Ariel: The odd thing that I think people don’t really understand is that, the government’s view since time immemorial is that people are stupid. I’m not pro-tyranny or anything like that, but people are sure that this is some plot to take away our civil liberties and stuff like that. It’s kind of funny, and kind of not funny, but best case scenario, we don’t extend the problem. In which case, everybody will be inclined to say, “See, this was a total false flag event, this was put in place to limit us.” If social distancing were to work, we wouldn’t have the terrible news that we’re about to have. So the impulse to go out and defy it would be so much greater. But seeing the reality of it is going to have a different kind of effect on us. I am sort of waiting with bated breath to see what that means. 

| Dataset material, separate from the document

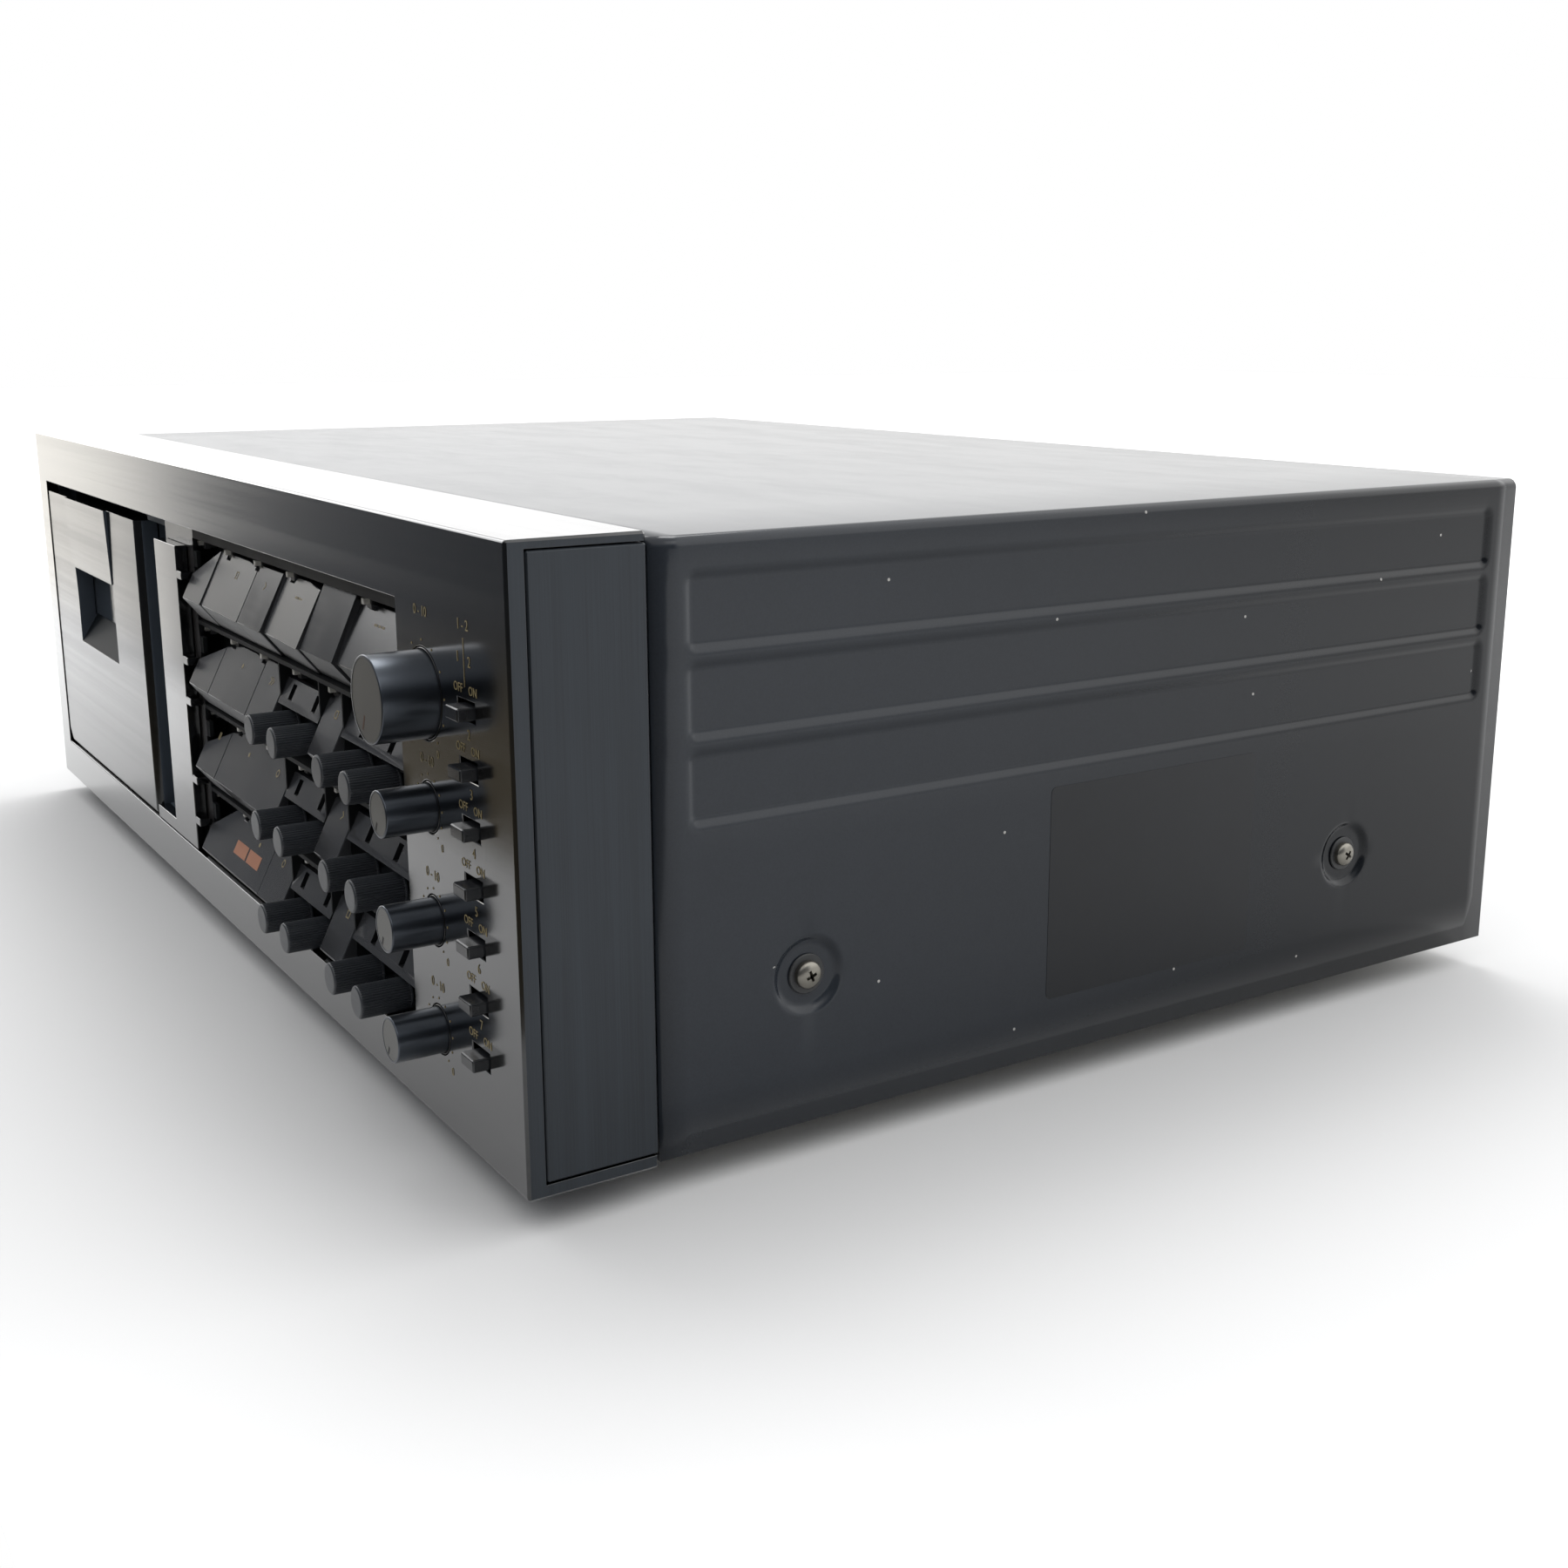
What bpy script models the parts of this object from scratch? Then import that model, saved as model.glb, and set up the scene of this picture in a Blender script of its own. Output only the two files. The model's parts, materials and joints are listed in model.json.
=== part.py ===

Josh: I think people in a weird way need to see what the result is going to be in order to take it seriously. But with that said, I almost kind of feel like people are testing it.

Ariel: It’s a natural impulse. I think everybody is still [thinking] it doesn’t feel real yet — “It’s not me, it’s not my family,” that kind of thing. Even my parents aren’t taking it as seriously as I would have thought or hoped they would. But at the same time, older people might not take it as seriously because they literally have a death wish, you know? 

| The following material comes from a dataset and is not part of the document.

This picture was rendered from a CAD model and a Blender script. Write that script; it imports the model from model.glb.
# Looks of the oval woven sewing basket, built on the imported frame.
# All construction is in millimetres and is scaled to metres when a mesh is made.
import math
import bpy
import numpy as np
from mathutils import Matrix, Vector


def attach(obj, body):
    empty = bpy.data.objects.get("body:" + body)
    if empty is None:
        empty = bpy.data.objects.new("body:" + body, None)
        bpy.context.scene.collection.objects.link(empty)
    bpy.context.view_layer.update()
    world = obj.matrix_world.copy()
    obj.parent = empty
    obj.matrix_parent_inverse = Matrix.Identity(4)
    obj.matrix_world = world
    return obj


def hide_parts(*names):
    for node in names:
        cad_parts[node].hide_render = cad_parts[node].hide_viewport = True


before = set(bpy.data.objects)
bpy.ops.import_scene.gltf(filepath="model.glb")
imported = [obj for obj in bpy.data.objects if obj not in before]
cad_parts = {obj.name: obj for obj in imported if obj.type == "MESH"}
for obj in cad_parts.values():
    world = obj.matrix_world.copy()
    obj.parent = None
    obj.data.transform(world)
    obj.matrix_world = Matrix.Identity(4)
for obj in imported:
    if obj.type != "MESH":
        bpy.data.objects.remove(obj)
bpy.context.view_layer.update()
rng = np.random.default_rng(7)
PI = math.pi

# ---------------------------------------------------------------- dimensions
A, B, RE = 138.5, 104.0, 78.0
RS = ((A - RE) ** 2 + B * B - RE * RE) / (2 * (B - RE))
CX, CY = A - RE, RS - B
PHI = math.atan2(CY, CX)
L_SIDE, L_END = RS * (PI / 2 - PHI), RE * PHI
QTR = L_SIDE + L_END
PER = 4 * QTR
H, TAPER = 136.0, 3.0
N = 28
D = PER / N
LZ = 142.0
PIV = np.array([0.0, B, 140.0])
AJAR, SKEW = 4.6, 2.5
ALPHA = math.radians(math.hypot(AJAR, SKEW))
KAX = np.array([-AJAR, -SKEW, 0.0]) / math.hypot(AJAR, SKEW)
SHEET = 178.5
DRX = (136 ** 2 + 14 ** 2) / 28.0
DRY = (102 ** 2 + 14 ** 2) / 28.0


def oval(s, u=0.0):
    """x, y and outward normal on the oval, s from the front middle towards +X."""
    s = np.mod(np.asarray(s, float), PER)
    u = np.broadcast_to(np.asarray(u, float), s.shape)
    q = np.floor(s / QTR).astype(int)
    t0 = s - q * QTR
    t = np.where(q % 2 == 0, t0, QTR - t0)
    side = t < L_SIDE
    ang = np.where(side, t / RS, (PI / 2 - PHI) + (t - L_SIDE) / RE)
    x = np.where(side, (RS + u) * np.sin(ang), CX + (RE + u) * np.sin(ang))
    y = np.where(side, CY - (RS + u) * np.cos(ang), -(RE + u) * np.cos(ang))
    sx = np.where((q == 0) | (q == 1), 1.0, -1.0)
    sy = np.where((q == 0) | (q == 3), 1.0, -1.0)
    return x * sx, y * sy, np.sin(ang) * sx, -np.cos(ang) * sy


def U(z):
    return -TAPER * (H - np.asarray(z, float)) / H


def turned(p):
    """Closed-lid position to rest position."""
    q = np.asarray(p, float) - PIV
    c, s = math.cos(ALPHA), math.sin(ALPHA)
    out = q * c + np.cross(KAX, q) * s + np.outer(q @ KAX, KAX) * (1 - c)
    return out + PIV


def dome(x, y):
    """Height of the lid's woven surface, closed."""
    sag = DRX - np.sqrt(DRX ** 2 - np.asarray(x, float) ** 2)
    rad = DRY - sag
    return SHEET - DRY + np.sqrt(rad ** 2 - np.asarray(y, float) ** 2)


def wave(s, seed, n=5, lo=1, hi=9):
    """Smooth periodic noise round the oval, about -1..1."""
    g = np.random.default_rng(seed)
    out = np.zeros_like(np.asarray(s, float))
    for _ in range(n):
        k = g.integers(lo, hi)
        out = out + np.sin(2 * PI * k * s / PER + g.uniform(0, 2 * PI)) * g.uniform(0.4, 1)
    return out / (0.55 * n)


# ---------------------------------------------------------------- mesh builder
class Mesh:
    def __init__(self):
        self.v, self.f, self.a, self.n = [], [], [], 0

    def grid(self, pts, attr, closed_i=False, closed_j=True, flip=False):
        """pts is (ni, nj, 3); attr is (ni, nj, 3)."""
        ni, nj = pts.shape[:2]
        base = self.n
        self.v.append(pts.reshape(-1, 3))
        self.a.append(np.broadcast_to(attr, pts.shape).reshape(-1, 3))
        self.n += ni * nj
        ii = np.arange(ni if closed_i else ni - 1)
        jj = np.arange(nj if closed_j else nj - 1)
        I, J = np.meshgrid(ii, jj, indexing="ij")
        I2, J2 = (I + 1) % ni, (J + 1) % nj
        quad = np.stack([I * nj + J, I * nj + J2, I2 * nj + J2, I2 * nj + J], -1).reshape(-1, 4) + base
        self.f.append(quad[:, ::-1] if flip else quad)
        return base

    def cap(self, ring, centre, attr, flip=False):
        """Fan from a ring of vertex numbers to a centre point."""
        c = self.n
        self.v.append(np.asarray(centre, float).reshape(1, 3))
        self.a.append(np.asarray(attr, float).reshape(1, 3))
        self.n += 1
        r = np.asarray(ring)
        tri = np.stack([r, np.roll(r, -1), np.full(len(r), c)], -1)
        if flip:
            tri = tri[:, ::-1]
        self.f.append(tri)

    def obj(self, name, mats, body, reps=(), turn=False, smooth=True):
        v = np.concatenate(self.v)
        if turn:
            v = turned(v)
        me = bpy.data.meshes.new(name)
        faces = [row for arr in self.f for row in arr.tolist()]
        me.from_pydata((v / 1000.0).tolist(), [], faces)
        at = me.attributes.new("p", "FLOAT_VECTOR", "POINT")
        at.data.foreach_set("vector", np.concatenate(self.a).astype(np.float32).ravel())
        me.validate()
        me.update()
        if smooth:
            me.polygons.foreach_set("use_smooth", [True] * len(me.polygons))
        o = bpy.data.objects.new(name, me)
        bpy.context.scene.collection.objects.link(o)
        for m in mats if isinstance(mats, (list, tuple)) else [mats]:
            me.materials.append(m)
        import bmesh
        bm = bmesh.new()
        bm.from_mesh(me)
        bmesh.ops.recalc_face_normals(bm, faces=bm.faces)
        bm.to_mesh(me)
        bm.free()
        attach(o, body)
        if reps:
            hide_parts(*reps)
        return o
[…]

Josh: They’re ready to die?

Ariel: I think so. 

Josh: Ironically, it seems like my dad had it — not confirmed, but — they’re the ones who are the most grounded about it. Like, “It’s fine, we’re going to be fine.” I guess it’s kind of reassuring. Hopefully they’ve got it out of their system or something. It’s just such a weird role reversal to have to tell you’re parents to stay home. 

(Photo Credit: left, Kathryn Vetter Miller; right, Olivier Amsellem)

CMON is Josh da Costa and Jamen Whitelock, a duo that met in New York where they created the band Regal Degal in 2009. Now based in Los Angeles, they’ve continued their musical partnership recording and performing as CMON. The debut album Confusing Mix Of Nations sprang from time spent combing through old demos and retooling them into spaced-out dance music featuring twangy guitar riffs, analog drum machines, and lush synth textures. Uninhibited by the limitations of a typical rock band, CMON embraces technology to construct a hybrid sound inspired by the past, present, and future. CMON’s music is built for heady crate-diggers and cutting-edge partygoers, perfect for both headphones and the club.